Decision will be entered under Rule 50.


Footnotes

  • 1. The stipulated figure is $4,878.50, but Florence testified without objection to tractor gasoline and repair expense of $95.17 and Federal and state unemployment taxes of $152.29.

  • 2. SEC. 165. LOSSES.

    (a) General Rule. - There shall be allowed as a deduction any loss sustained during the taxable year and not compensated for by insurance or otherwise. * * *

    (c) Limitation on Losses of Individuals. - In the case of an individual, the deduction under subsection (a) shall be limited to - * * *

    (3) losses of property not connected with a trade or business, if such losses arise from fire, storm, shipwreck, or other casualty, or from theft. * * *

  • 3. Sec. 1.165-7(a)(2) Method of valuation. (i) In determining the amount of loss deductible under this section, the fair market value of the property immediately before and immediately after the casualty shall generally be ascertained by competent appraisal. This appraisal must recognize the effects of any general market decline affecting undamaged as well as damaged property which may occur simultaneously with the casualty, in order that any deduction under this section shall be limited to the actual loss resulting from damage to the property.

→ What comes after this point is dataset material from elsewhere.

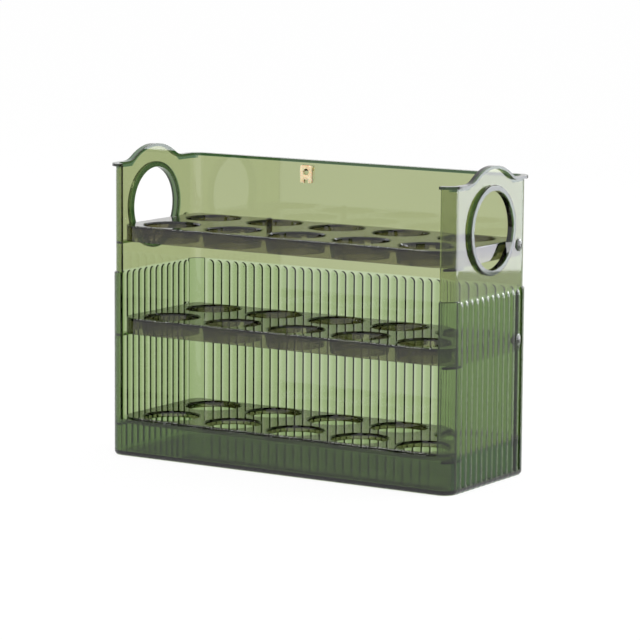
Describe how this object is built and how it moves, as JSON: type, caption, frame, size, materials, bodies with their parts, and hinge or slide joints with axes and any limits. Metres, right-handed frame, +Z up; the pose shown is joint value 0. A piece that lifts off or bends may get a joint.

  • 4. (ii) The cost of repairs to the property damaged is acceptable as evidence of the loss of value if the taxpayer shows that (a) the repairs are necessary to restore the property to its condition immediately before the casualty, (b) the amount spent for such repairs is not excessive, (c) the repairs do not care for more than the damage suffered, and (d) the value of the property after the repairs does not as a result of the repairs exceed the value of the property immediately before the casualty.

  • 5. On brief petitioners added the labor expense to $3,841.59 to represent the cost of repair. We do not construe Florence's testimony to indicate that the labor expense was over and above the $3,841.59 figure testified to by her.